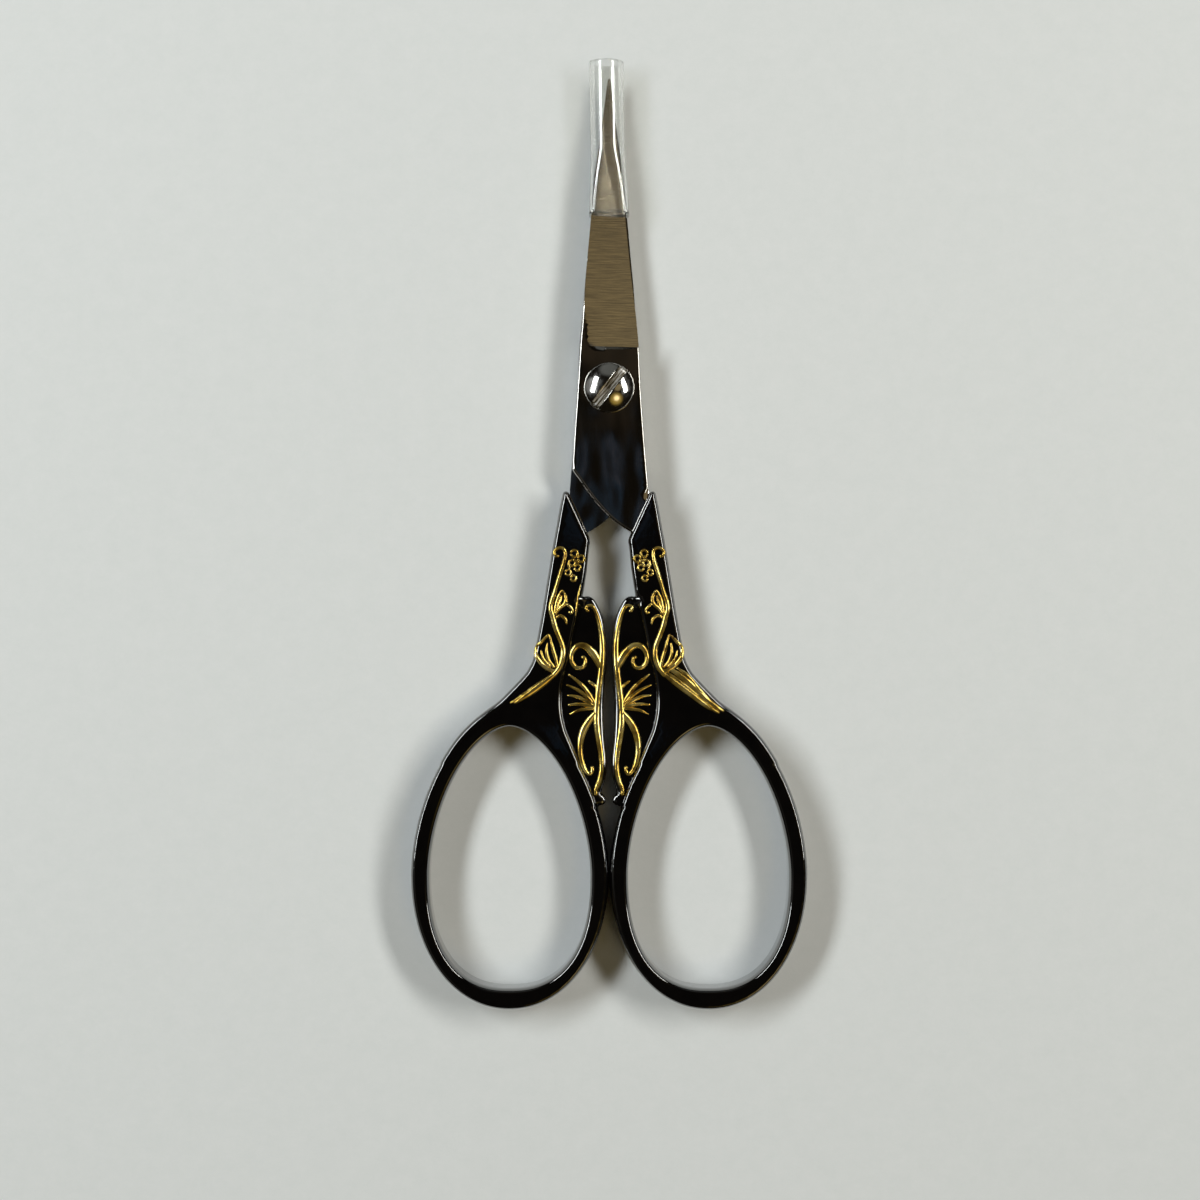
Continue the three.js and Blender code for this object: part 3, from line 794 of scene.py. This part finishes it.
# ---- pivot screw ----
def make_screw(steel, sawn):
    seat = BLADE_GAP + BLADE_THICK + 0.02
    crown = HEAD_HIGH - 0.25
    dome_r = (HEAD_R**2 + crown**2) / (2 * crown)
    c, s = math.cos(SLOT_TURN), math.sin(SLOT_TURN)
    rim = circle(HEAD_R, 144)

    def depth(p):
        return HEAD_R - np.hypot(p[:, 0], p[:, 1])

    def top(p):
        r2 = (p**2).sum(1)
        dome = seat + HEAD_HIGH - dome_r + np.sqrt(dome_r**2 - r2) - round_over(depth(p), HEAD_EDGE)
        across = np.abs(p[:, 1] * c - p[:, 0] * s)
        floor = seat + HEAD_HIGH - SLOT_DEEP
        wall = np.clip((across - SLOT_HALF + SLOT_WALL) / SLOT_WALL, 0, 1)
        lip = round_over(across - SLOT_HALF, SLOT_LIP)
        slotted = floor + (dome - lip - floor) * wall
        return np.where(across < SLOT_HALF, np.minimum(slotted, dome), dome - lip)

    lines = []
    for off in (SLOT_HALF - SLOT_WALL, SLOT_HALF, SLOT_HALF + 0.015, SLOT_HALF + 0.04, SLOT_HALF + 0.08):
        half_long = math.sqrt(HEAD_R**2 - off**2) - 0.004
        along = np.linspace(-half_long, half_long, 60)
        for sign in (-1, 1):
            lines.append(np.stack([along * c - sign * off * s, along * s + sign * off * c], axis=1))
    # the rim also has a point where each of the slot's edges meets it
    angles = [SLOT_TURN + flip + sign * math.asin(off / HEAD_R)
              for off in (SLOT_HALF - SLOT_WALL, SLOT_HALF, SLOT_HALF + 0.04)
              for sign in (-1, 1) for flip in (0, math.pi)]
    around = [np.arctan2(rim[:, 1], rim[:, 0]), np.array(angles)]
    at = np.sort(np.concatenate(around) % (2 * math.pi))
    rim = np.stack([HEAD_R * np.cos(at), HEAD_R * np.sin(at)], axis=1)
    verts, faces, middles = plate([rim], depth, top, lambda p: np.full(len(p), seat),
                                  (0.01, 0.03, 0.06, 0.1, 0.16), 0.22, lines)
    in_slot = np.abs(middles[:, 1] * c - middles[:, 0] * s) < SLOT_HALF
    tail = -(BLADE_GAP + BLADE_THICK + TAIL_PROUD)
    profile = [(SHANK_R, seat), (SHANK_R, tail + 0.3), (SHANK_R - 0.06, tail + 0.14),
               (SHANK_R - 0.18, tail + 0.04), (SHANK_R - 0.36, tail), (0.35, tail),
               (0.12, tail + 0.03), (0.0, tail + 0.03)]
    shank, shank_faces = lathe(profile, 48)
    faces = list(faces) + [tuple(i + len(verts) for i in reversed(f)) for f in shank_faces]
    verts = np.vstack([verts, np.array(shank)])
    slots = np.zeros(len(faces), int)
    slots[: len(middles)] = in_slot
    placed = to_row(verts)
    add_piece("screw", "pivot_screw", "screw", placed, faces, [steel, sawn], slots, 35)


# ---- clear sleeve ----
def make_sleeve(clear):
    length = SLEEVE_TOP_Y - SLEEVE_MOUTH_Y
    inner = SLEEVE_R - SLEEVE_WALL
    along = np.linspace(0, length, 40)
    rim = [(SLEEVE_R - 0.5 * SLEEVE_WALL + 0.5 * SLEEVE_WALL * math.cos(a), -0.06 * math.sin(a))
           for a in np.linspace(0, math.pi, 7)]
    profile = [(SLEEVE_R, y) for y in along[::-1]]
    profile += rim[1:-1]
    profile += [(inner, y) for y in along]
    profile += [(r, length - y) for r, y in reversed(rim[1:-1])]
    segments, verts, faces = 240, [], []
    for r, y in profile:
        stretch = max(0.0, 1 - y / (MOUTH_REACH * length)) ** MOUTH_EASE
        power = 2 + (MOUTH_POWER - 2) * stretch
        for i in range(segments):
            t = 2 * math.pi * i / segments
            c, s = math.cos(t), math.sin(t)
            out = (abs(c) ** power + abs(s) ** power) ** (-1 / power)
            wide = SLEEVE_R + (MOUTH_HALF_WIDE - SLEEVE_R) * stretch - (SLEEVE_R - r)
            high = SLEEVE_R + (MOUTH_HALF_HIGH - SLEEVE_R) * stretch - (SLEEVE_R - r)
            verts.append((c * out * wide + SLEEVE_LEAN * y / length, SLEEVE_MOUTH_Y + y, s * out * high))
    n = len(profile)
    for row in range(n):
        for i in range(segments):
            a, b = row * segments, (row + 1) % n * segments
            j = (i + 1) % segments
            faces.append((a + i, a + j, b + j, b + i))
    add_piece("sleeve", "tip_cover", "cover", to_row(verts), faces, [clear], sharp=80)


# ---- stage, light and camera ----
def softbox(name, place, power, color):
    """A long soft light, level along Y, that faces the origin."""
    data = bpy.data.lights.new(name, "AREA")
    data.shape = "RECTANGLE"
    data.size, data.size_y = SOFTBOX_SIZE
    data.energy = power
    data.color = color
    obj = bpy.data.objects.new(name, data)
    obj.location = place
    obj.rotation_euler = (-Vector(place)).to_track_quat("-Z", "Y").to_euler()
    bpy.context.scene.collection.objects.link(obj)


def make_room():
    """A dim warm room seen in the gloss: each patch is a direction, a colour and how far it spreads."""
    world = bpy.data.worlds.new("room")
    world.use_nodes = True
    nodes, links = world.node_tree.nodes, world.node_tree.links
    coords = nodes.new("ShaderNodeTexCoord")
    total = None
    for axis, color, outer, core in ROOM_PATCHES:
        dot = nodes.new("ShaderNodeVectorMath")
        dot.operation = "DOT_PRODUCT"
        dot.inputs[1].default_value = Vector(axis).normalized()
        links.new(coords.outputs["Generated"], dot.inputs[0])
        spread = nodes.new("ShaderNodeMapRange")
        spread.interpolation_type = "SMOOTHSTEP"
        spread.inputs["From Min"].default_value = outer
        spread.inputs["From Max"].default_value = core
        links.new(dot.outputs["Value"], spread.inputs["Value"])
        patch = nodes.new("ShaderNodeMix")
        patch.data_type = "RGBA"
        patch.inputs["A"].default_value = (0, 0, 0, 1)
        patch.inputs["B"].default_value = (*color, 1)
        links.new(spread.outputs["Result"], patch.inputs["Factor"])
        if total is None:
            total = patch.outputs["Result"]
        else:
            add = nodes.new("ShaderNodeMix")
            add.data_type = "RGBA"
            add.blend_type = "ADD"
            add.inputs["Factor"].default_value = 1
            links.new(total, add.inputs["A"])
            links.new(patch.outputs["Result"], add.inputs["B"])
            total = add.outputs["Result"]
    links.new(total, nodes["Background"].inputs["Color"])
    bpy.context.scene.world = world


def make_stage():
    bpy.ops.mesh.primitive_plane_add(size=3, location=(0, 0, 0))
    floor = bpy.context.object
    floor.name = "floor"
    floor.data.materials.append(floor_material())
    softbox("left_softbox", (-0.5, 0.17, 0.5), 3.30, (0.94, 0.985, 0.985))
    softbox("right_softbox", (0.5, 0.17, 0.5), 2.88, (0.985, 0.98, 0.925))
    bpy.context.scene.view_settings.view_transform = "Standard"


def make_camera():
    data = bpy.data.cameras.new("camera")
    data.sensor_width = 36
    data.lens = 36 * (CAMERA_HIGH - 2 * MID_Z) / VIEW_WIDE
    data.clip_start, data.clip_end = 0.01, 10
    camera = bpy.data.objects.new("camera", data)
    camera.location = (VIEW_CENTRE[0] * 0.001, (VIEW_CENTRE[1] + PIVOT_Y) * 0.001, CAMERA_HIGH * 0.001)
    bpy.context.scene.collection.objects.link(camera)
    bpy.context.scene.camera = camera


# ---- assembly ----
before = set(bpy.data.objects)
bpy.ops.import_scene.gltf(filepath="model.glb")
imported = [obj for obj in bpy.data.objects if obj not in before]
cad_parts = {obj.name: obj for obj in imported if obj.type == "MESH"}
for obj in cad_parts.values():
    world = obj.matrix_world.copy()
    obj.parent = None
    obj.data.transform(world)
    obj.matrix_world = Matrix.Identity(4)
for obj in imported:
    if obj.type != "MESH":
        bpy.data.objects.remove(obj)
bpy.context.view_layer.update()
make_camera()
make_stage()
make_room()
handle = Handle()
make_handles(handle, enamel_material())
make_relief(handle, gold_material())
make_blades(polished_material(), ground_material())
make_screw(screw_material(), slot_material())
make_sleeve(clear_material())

+-------+

**DIRECTION**. Extract every line from the one with "bpy.context.view_layer.update()" down to the final line above, both included, exactly as written.

**RESPONSE TO THE TASK**.
bpy.context.view_layer.update()
make_camera()
make_stage()
make_room()
handle = Handle()
make_handles(handle, enamel_material())
make_relief(handle, gold_material())
make_blades(polished_material(), ground_material())
make_screw(screw_material(), slot_material())
make_sleeve(clear_material())